By accomplishing something we had thought was beyond our limits, we empower ourselves and inspire others. “Overcoming Obstacles,” (Chapter 5) describes programs for handicapped persons and others for normal adults, such as “Tough Mudder,” a “ten-mile obstacle course described as ‘the toughest event on the planet,’” with obstacles specifically designed to seem “beyond your limits” which turn out to be within your limits if you can get past the terror of facing them. By confronting terror and turning it to triumph, participants shed their sense of limitations. Obstacle course designer Nolan Kombol noticed spontaneous collaboration at one of the “Tough Mudder” events and began to include obstacles designed to foster collaboration. Natural disasters create challenges that inspire people to help strangers. One researcher who conducted a rigorous scientific analysis of hope “found that this state of mind – so crucial to our ability to persist in the face of life’s obstacles – requires three things. The first is a defined goal, that object on which hope lives. The second is a pathway to reach your goal. There must be steps you can take that lead to progress.” The third thing is self-confidence, what Chapter 5 is all about. Overcoming obstacles makes all the difference to the outcomes in life.

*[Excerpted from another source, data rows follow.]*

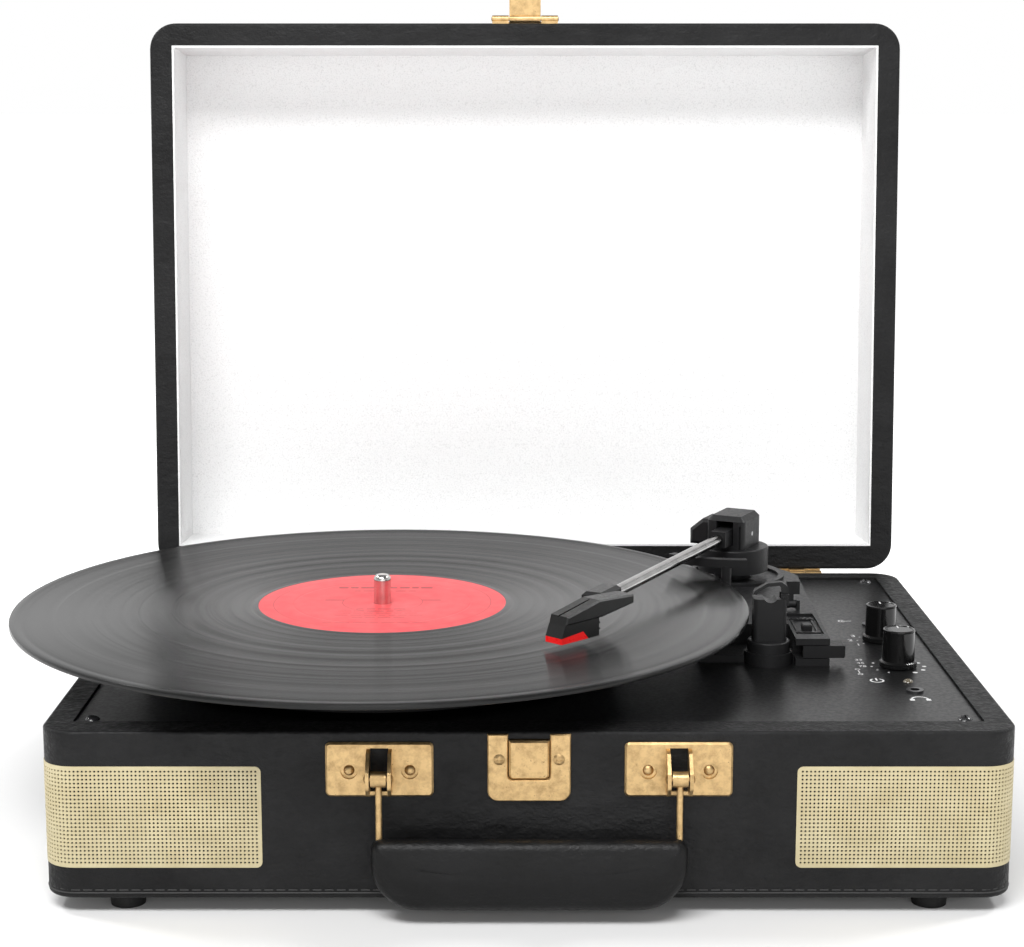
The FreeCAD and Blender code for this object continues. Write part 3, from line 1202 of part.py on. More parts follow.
def make_rear_sockets():
    inlet_x = d.rear_x + d.inlet_offset
    phono_x = [d.rear_x - d.inlet_offset + sign * d.phono_spacing / 2 for sign in SIDES]
    outline = rectangle((d.rear_x - d.rear_half_x, d.rear_x + d.rear_half_x),
                        (rear_z - d.rear_half_z, rear_z + d.rear_half_z))
    plate = prism("RearSheet", "XZ", (half_depth, half_depth + d.rear_sheet), outline,
                  rounds=[(2.5, outline)])
    inside = half_depth - 6
    through = 6 + d.rear_sheet
    openings = [rod(d.phono_radius, (x, inside, rear_z), through, "+Y") for x in phono_x]
    openings.append(rod(d.inlet_radius, (inlet_x, inside, rear_z), through, "+Y"))
    piece("rear_plate", cut(plate, *openings))
    face = half_depth + d.rear_sheet
    phonos = []
    for x in phono_x:
        sleeve = rod(d.phono_radius, (x, inside, rear_z), through + d.phono_reach, "+Y")
        flange = rod(d.phono_radius + 1.5, (x, face, rear_z), 1, "+Y")
        bore = rod(d.phono_bore, (x, face + d.phono_reach, rear_z), 10, "-Y")
        phonos.append(cut(fuse(sleeve, flange), bore))
    piece("phono_jacks", group(*phonos))
    mouth = face + 1.2
    sleeve = rod(d.inlet_radius, (inlet_x, inside - 4, rear_z), mouth - inside + 4, "+Y")
    flange = rod(d.inlet_radius + 1, (inlet_x, face, rear_z), 1.2, "+Y")
    bore = rod(d.inlet_bore, (inlet_x, mouth, rear_z), d.inlet_depth, "-Y")
    contact = rod(d.inlet_pin, (inlet_x, mouth - d.inlet_depth, rear_z), d.inlet_depth - 1, "+Y")
    piece("power_inlet", fuse(cut(fuse(sleeve, flange), bore), contact))


def make_circuit_board():
    low = floor_top + d.pillar_height
    x0 = cavity_x - 18 - d.board_length
    y0 = cavity_back - 18 - d.board_depth
    piece("circuit_board", group(box((x0, x0 + d.board_length), (y0, y0 + d.board_depth),
                                     (low, low + d.board_sheet))))


MAKERS = (
    make_case_shell, make_case_floor, make_feet, make_deck, make_grilles, make_speakers, make_latch,
    make_brass_screws, make_handle, make_hinges, make_lid, make_hasp, make_platter, make_motor,
    make_belt, make_tonearm_base, make_tonearm_pivot, make_arm, make_head, make_arm_rest, make_cueing,
    make_switches, make_knobs, make_sockets, make_rear_sockets, make_circuit_board,
)


def check_document():
    """Stops the build at any failed object or broken shape."""
    for thing in doc.Objects:
        if "Invalid" in thing.State or "Error" in thing.State:
            raise ValueError(f"{thing.Name} ({thing.Label}) failed: {thing.State}")
    for name, thing in pieces.items():
        if thing.Shape.isNull() or not thing.Shape.isValid():
            raise ValueError(f"{name} has no valid shape")


def write_pieces():
    os.makedirs("parts", exist_ok=True)
    for name, thing in pieces.items():
        thing.Shape.exportStep(f"parts/{name}.step")
        print(f"{name}: {len(thing.Shape.Solids)} solids, {thing.Shape.Volume:.0f} mm3")


for maker in MAKERS:
    maker()
doc.recompute()
check_document()
write_pieces()
print(len(pieces), "sub-parts")
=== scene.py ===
"""Looks of the suitcase record player: materials on the CAD pieces, and the detail pieces around them."""

import json
import math
import random

import bmesh
import bpy
from mathutils import Matrix, Vector


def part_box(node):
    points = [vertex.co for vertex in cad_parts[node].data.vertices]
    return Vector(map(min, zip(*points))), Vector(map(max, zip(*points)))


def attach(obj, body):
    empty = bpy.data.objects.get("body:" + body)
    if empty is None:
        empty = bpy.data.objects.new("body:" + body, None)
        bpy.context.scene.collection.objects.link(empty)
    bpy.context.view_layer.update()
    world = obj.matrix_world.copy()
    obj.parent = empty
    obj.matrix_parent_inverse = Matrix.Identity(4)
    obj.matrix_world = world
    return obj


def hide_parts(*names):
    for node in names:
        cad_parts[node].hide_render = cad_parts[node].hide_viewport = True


MM = 0.001
SIDES = (-1, 1)
LID_OPEN = math.radians(94.54)
CORNER_RADIUS = 12 * MM
SHARP_EDGE = math.radians(35)
WELT_RADIUS = 0.28 * MM
STITCH_RADIUS = 0.24 * MM
STITCH_PITCH = 4.4 * MM
RECORD_HOLE = 3.65 * MM
OFF_AXIS = Vector((0.31, 0.17, 0.94))
PRINT_BELOW = 0.02 * MM
PRINT_ABOVE = 0.03 * MM

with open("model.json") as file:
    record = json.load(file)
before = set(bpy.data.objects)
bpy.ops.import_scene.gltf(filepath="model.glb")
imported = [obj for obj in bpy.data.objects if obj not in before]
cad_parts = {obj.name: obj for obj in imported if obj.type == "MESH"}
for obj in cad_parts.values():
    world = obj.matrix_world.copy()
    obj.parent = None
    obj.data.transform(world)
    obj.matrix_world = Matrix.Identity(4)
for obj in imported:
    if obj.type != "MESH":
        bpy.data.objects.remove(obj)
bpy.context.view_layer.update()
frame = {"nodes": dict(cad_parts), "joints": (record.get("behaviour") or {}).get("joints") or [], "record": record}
joints = {joint["name"]: joint for joint in frame["joints"]}
random.seed(7)


# ---------------------------------------------------------------- materials

class Paint:
    """A Principled material, with short calls that add and join its nodes."""

    def __init__(self, name, color, roughness, metallic=0.0, **sockets):
        self.material = bpy.data.materials.new(name)
        self.material.use_nodes = True
        self.tree = self.material.node_tree
        self.shader = self.tree.nodes["Principled BSDF"]
        self.set_color(color)
        self.shader.inputs["Roughness"].default_value = roughness
        self.shader.inputs["Metallic"].default_value = metallic
        for socket, value in sockets.items():
            self.shader.inputs[socket.replace("_", " ")].default_value = value
        self.height = None

    def add(self, kind, **settings):
        node = self.tree.nodes.new(f"ShaderNode{kind}")
        for key, value in settings.items():
            setattr(node, key, value)
        return node

    def join(self, value, socket):
        """Links a node's output to a socket, or sets the socket's own value."""
        if isinstance(value, bpy.types.NodeSocket):
            self.tree.links.new(value, socket)
        else:
            socket.default_value = value

    def set_color(self, color):
        if not isinstance(color, bpy.types.NodeSocket):
            color = (*color, 1.0)
        self.join(color, self.shader.inputs["Base Color"])

    def place(self, stretch=(1, 1, 1)):
        """Object coordinates, in metres, stretched along the axes."""
        mapping = self.add("Mapping")
        mapping.inputs["Scale"].default_value = stretch
        self.join(self.add("TexCoord").outputs["Object"], mapping.inputs["Vector"])
        return mapping.outputs["Vector"]

    def noise(self, scale, detail=3.0, roughness=0.5, stretch=(1, 1, 1)):
        node = self.add("TexNoise")
        node.inputs["Scale"].default_value = scale
        node.inputs["Detail"].default_value = detail
        node.inputs["Roughness"].default_value = roughness
        self.join(self.place(stretch), node.inputs["Vector"])
        return node.outputs["Fac"]

    def cells(self, scale, feature="F1"):
        node = self.add("TexVoronoi", feature=feature)
        node.inputs["Scale"].default_value = scale
        self.join(self.place(), node.inputs["Vector"])
        return node.outputs["Distance"]

    def maths(self, operation, first, second=0.0, third=0.0):
        node = self.add("Math", operation=operation)
        for value, socket in zip((first, second, third), node.inputs):
            self.join(value, socket)
        return node.outputs["Value"]

    def between(self, value, low, high, new_low=0.0, new_high=1.0):
        node = self.add("MapRange")
        for socket, number in zip(node.inputs, (value, low, high, new_low, new_high)):
            self.join(number, socket)
        return node.outputs["Result"]

    def blend(self, factor, first, second):
        node = self.add("Mix", data_type="RGBA")
        colors = [value if isinstance(value, bpy.types.NodeSocket) else (*value, 1.0)
                  for value in (first, second)]
        self.join(factor, node.inputs["Factor"])
        self.join(colors[0], node.inputs[6])
        self.join(colors[1], node.inputs[7])
        return node.outputs[2]

    def radius(self):
        """Distance from the object's own upright axis, in metres."""
        split = self.add("SeparateXYZ")
        self.join(self.place(), split.inputs["Vector"])
        squares = [self.maths("MULTIPLY", split.outputs[axis], split.outputs[axis]) for axis in "XY"]
        return self.maths("SQRT", self.maths("ADD", *squares))

    def rings(self, radius, per_metre, detail):
        """Noise that changes only with the distance from the upright axis."""
        node = self.add("TexNoise", noise_dimensions="1D")
        node.inputs["Scale"].default_value = 1.0
        node.inputs["Detail"].default_value = detail
        self.join(self.maths("MULTIPLY", radius, per_metre), node.inputs["W"])
        return node.outputs["Fac"]

    def rough(self, value, low, high):
        """Roughness between two values, following a 0 to 1 pattern."""
        self.join(self.between(value, 0.3, 0.7, low, high), self.shader.inputs["Roughness"])

    def bump(self, height, depth, strength=1.0):
        """Adds relief of this depth in metres on top of the relief already there."""
        node = self.add("Bump")
        node.inputs["Strength"].default_value = strength
        node.inputs["Distance"].default_value = depth
        self.join(height, node.inputs["Height"])
        if self.height is not None:
            self.join(self.height, node.inputs["Normal"])
        self.height = node.outputs["Normal"]
        self.join(self.height, self.shader.inputs["Normal"])


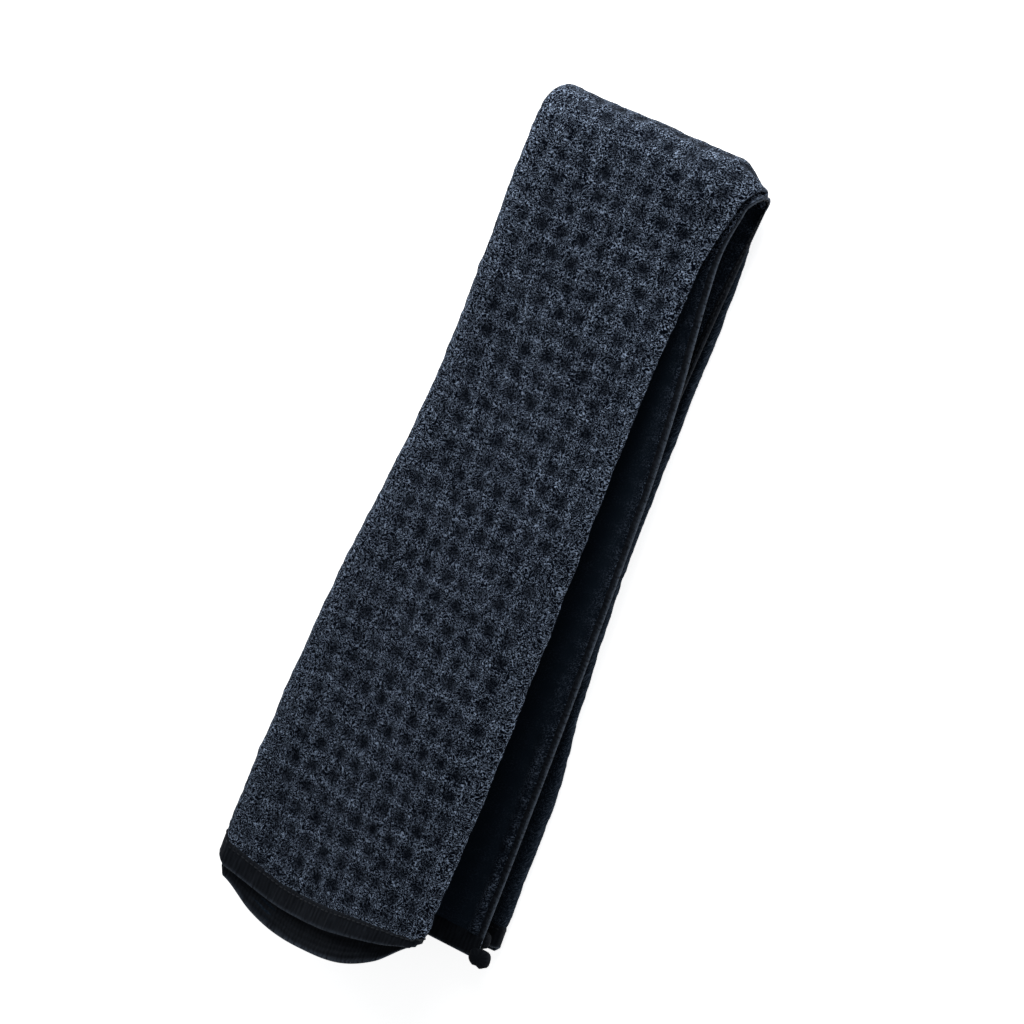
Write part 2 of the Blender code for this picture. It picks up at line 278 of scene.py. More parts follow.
def dimples(q, w):
    """How deep in a dimple each place on the cloth is, from 0 on a ridge to 1."""
    bend = CELL_BEND * swell(q + 0.3, w)
    u, v = (q + bend) / WAFFLE_PITCH, (w + 0.6 * bend) / WAFFLE_PITCH
    i, j = np.floor(u).astype(int), np.floor(v).astype(int)
    cell = (i % CELLS[0], j % CELLS[1])
    jitter = CELL_JITTER[cell]
    du = (u - i - 0.5 - jitter[..., 0]) * WAFFLE_PITCH / DIMPLE_RADIUS
    dv = (v - j - 0.5 - jitter[..., 1]) * WAFFLE_PITCH / DIMPLE_RADIUS
    return CELL_DEPTH[cell] * np.exp(-(np.abs(du) ** DIMPLE_POWER + np.abs(dv) ** DIMPLE_POWER))


# ---------------------------------------------------------------- the folded path
def lean(t):
    """Share of a raised ply's rise reached at each share of its run, steepest at mid-width."""
    return t - LEAN * np.sin(2 * pi * t) / (2 * pi)


def lean_slope(t):
    return 1 - LEAN * np.cos(2 * pi * t)


def path(lines, place):
    """Points (x, n), normals (x, n) and distances across the cloth at run positions 0 to 7."""
    left, right, hem = lines["left"], lines["right"], lines["hem"]
    r = lines["fold_radius"]
    bottom = PLY / 2
    wrap = (3 * PLY_PITCH + lines["left_gap"]) / 2
    inner = (PLY_PITCH + lines["left_gap"]) / 2
    wrap_x, wrap_n = left + PLY / 2 + wrap, bottom + wrap
    fold_x = right - PLY / 2 - r
    second = bottom + 2 * PLY_PITCH + lines["left_gap"]
    second_rise = lines["right_gap"] - lines["left_gap"]
    top = bottom + 3 * PLY_PITCH + lines["left_gap"]
    top_rise = second_rise + 2 * r - PLY_PITCH
    run = fold_x - wrap_x
    used = (hem - wrap_x + pi * wrap + np.hypot(run, top_rise) + pi * r
            + np.hypot(run, second_rise) + pi * inner)
    last = CLOTH_WIDTH - used
    which = np.minimum(np.floor(place), 6).astype(int)
    t = place - which
    s, c = np.sin(pi * t), np.cos(pi * t)
    flat = np.zeros_like(t * left)  # gives every run the full shape of the rows and places
    up = flat + 1.0
    slope = top_rise * lean_slope(t) / run
    size = np.hypot(slope, 1)
    back = second_rise * lean_slope(1 - t) / run
    back_size = np.hypot(back, 1)
    wrap_q, fold_q = wrap_x, fold_x  # distances across the cloth are counted along the top ply's x
    far_q = fold_q + pi * r + run
    runs = (
        (hem + (wrap_x - hem) * t, flat + bottom, flat, -up,
         wrap_q - pi * wrap - (hem - wrap_x) * (1 - t)),
        (wrap_x - wrap * s, wrap_n - wrap * c, flat - s, flat - c, wrap_q - pi * wrap * (1 - t)),
        (wrap_x + run * t, top + top_rise * lean(t), -slope / size, up / size, wrap_q + run * t),
        (fold_x + r * s, second + second_rise + r + r * c, flat + s, flat + c,
         fold_q + pi * r * t),
        (fold_x - run * t, second + second_rise * lean(1 - t), back / back_size, -up / back_size,
         fold_q + pi * r + run * t),
        (wrap_x - inner * s, wrap_n + inner * c, flat + s, flat - c, far_q + pi * inner * t),
        (wrap_x + last * t, flat + bottom + PLY_PITCH, flat, up, far_q + pi * inner + last * t),
    )
    which = which + np.zeros(flat.shape, int)
    return [np.choose(which, [values[k] + flat for values in runs]) for k in range(5)]


def towards_fold(y):
    """0 along a leaf, rising to 1 at the cross fold."""
    return ease((y - FOLD_Y + SQUEEZE_LENGTH) / SQUEEZE_LENGTH)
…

In Chapter 6, “Embrace Life,” McGonigal refers to the work of researcher Terry Louise Terhaar. Experience in the outdoors can produce “elevated states of mind [which] confer a survival advantage…. In such a state, she argues, we are more likely to overcome physical pain, fear, or despair. …The examples Terhaar cites include moving heavy rocks, lifting fallen trees, and escaping unsafe conditions, even if injured.” Exercising in the outdoors, referred to as “green exercise” by psychologists, can have powerful antidepressant effects. Green exercise as a group activity can take many different forms. One option is community gardening. “A 2017 analysis of urban community gardens…found that green spaces build social capital. They increase both bonding capital – a sense of belonging, trust, and friendship – and bridging capital, the broad social network you can draw on when you need help.”
Chapter 7, “How We Endure,” is about suffering and ultramarathons and the companionship of agony and joy in living a full life. Many ultrarunners have struggled with depression, and ultrarunning has probably rescued some from suicide. “The events are not about suffering for suffering’s sake, but suffering in a natural environment that invites, almost guarantees, moments of self-transcendence.” To my reading, this book is inspiring and useful as a source of ideas both for building social capital and for achieving personal transcendence.